How can we use weka classify sensitive data?

• Jason Brownlee December 15, 2018 at 6:14 am #

What is “sensitive data”?

18. Opridai January 14, 2019 at 7:23 pm #

Dear Sir, well work. my Question is that how we can say that these are top algorithms?
secondly, which one show best result out of the above 5 ?

• Jason Brownlee January 15, 2019 at 5:50 am #

I recommend testing a suite of algorithms on your problem and discover what works best on your specific dataset.

19. George January 30, 2019 at 12:39 am #

Jason – What is the best way to create a graphs of the individual algorithms over time in Weka? Like a learning curve.

• Jason Brownlee January 30, 2019 at 8:12 am #

Sorry, I don’t have an example of learning curves in Weka.

20. Eva August 14, 2019 at 2:47 am #

Thanks for the tutorial.
For the decision tree example, can you explain the values that are printed out on the leaves?
Thanks

21. mehrnaz October 7, 2019 at 1:38 am #

Hello. Thanks to the training, it was very informative. How can we compare all these algorithms together? What part do we need to zoom in to compare answers? And how do I save results?

22. mehrnaz October 7, 2019 at 3:17 am #

In fact, I saw your posts that were about uploading and saving, but when we save it when we want to reload, the shape and input changes and doesn’t show the percentage.

• Jason Brownlee October 7, 2019 at 8:31 am #

Sorry, I don’t follow, can you elaborate please?

23. mehrnaz October 8, 2019 at 1:28 am #

How do I copy the output of the algorithm into Weka software, so how do I save the algorithm and find the percentage of each algorithm in the output?

• Jason Brownlee October 8, 2019 at 8:07 am #

Sorry, I don’t follow, can you please elaborate?

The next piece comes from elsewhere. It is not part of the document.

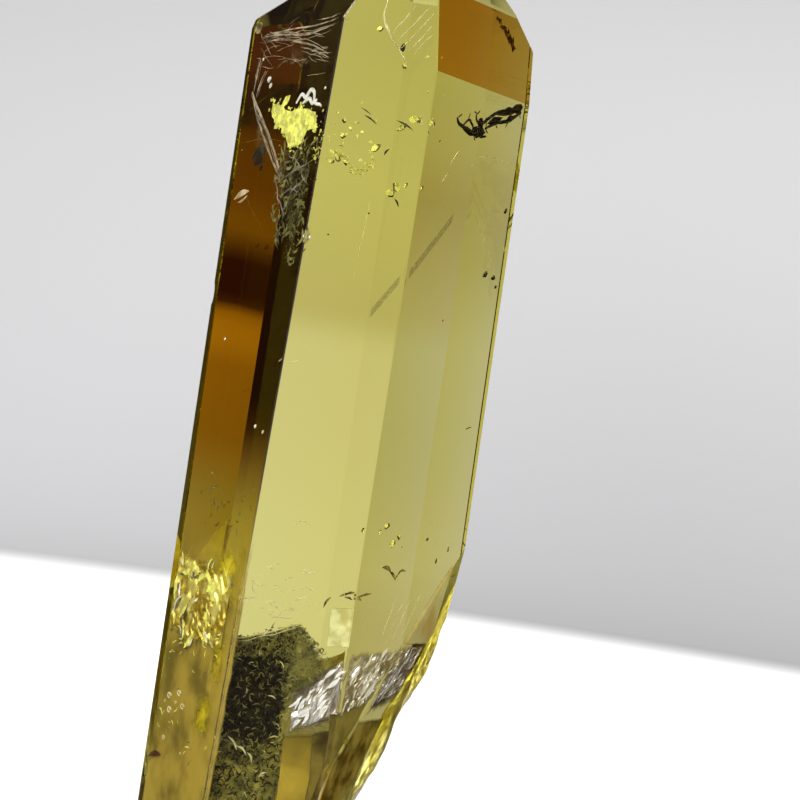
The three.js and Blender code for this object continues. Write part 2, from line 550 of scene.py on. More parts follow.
class Solids:
    """Closed solids gathered into one mesh, with their sizes in millimetres."""

    def __init__(self):
        self.bm = bmesh.new()
        self.inside = self.bm.verts.layers.float.new("inside")

    def vertex(self, point, inside=0.0):
        """A new corner. inside says how far from the solid's rim it is, from 0 to 1."""
        made = self.bm.verts.new(point)
        made[self.inside] = inside
        return made

    def sheet(self, rim, thick=0.06, rings=1, bow=0.0, seed=0):
        """A thin closed plate inside a rim of points. bow is how far it swells off its plane."""
        centre = sum(rim, Vector()) / len(rim)
        out = sum(((a - centre).cross(b - centre) for a, b in pairs_round(rim)), Vector()).normalized()
        skins = []
        for side in (-0.5, 0.5):
            rows = []
            for ring in range(rings + 1):
                row = []
                for point in rim if ring else rim[:1]:
                    place = centre.lerp(point, ring / rings)
                    place += out * (bow * noise_at(place, 3.0, seed) + side * thick) * MM
                    row.append(self.vertex(place, 1 - ring / rings))
                rows.append(row)
            skins.append(rows)
        face = self.bm.faces.new
        for rows in skins:
            for i, j in pairs_round(range(len(rim))):
                face([rows[0][0], rows[1][i], rows[1][j]])
                for inner, outer in zip(rows[1:], rows[2:]):
                    face([inner[i], outer[i], outer[j], inner[j]])
        for i, j in pairs_round(range(len(rim))):
            face([skins[0][-1][i], skins[1][-1][i], skins[1][-1][j], skins[0][-1][j]])

    def foil(self, corners, normal, relief, cell=0.3, thick=0.08):
        """A crinkled plate between four corners. relief(u, v) is how far it stands off a place along its sides."""
        wide = (corners[1] - corners[0]).length / MM
        tall = (corners[3] - corners[0]).length / MM
        columns, rows = max(int(wide / cell), 4), max(int(tall / cell), 4)
        skins = []
        for side in (-0.5, 0.5):
            skin = []
            for i in range(columns + 1):
                for j in range(rows + 1):
                    s, t = i / columns, j / rows
                    point = corners[0].lerp(corners[1], s).lerp(corners[3].lerp(corners[2], s), t)
                    point += normal * (relief(s * wide, t * tall) + side * thick) * MM
                    skin.append(self.vertex(point, min(1.0, 12 * min(s, 1 - s), 4 * min(t, 1 - t))))
            skins.append(skin)
        step = rows + 1
        face = self.bm.faces.new
        for skin in skins:
            for i in range(columns):
                for j in range(rows):
                    k = i * step + j
                    face([skin[k], skin[k + step], skin[k + step + 1]])
                    face([skin[k], skin[k + step + 1], skin[k + 1]])
        low, high = skins
        border = [(i * step, (i + 1) * step) for i in range(columns)]
        border += [(i * step + rows, (i + 1) * step + rows) for i in range(columns)]
        border += [(j, j + 1) for j in range(rows)]
        border += [(columns * step + j, columns * step + j + 1) for j in range(rows)]
        for a, b in border:
            face([low[a], low[b], high[b], high[a]])

    def thread(self, points, radius, sides=5, thin=0.2):
        """A round thread through points, thinning to its closed ends."""
        rings = []
        last = len(points) - 1
        for i, point in enumerate(points):
            along = (points[min(i + 1, last)] - points[max(i - 1, 0)]).normalized()
            side = along.cross(THREAD_SIDE).normalized()
            up = along.cross(side)
            reach = radius * (thin + (1 - thin) * math.sin(math.pi * i / last) ** 0.6) * MM
            turns = [2 * math.pi * k / sides for k in range(sides)]
            rings.append([self.vertex(point + (side * math.cos(turn) + up * math.sin(turn)) * reach) for turn in turns])
        for low, high in zip(rings, rings[1:]):
            for k, j in pairs_round(range(sides)):
                self.bm.faces.new([low[k], low[j], high[j], high[k]])
        self.bm.faces.new(rings[0])
        self.bm.faces.new(rings[-1])

    def grain(self, place, size, seed=0, rough=0.35):
        """A lump. place is its frame and size its half lengths along it."""
        start = len(self.bm.verts)
        bmesh.ops.create_icosphere(self.bm, subdivisions=2, radius=1.0)
        self.bm.verts.ensure_lookup_table()
        for vertex in self.bm.verts[start:]:
            swell = 1 + rough * noise.noise(vertex.co * 1.7 + Vector((seed, seed * 2.3, 0.0)))
            vertex.co = place @ Vector(axis * part * swell * MM for axis, part in zip(vertex.co, size))

    def mesh(self):
        """The solids as a mesh, with their normals outwards."""
        bmesh.ops.recalc_face_normals(self.bm, faces=self.bm.faces)
        mesh = bpy.data.meshes.new("mesh")
        self.bm.to_mesh(mesh)
        self.bm.free()
        return mesh

    def piece(self, name, slot, finish):
        """The solids as one finished piece."""
        return add_piece(name, self.mesh(), finish)


THREAD_SIDE = Vector((0.31, 0.52, 0.8))  # no thread runs along this


def hackles(lean, height, seed, length=3.0, width=0.9):
    """Leaning sharp ridges, as a relief for a foil: how far they lean, their height, length and width."""
    cos, sin = math.cos(math.radians(lean)), math.sin(math.radians(lean))

    def relief(u, v):
        along, over = (u * cos + v * sin) / length, (v * cos - u * sin) / width
        ridge = 1 - 2 * abs(noise.noise(Vector((along, over, seed))))
        crumple = noise.noise(Vector((along * 2.6, over * 1.7, seed + 5.0)))
        return height * (ridge * 0.8 + crumple * 0.7)

    return relief


def turned(degrees, axis="Z"):
    return Matrix.Rotation(math.radians(degrees), 4, axis)


def place(face, across, height, depth, turn=0.0, tip=0.0):
    """A face's own frame at a spot under it: x across it, y up it and z out of it, turned and tipped by degrees."""
    middle = Matrix.Translation(spot(face, across, height, depth))
    return middle @ FACES[face].axes() @ (turned(turn) @ turned(tip, "X"))


def at_mm(*parts):
    """A point from its millimetres."""
    return Vector(parts) * MM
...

24. mehrnaz October 9, 2019 at 12:36 am #

How do I store the outputs of the algorithm? I mean, the classifier output part, how do I store the answer that shows?

• Jason Brownlee October 9, 2019 at 8:15 am #

Perhaps select all text, copy to clipboard, paste in a text editor?

25. mehrnaz October 29, 2019 at 5:33 pm #

I used this 5 algorithms in weka and get results. but in my result i want to comparison all the algorithms and see which algorithms work correctly and better in all of my result. what i do?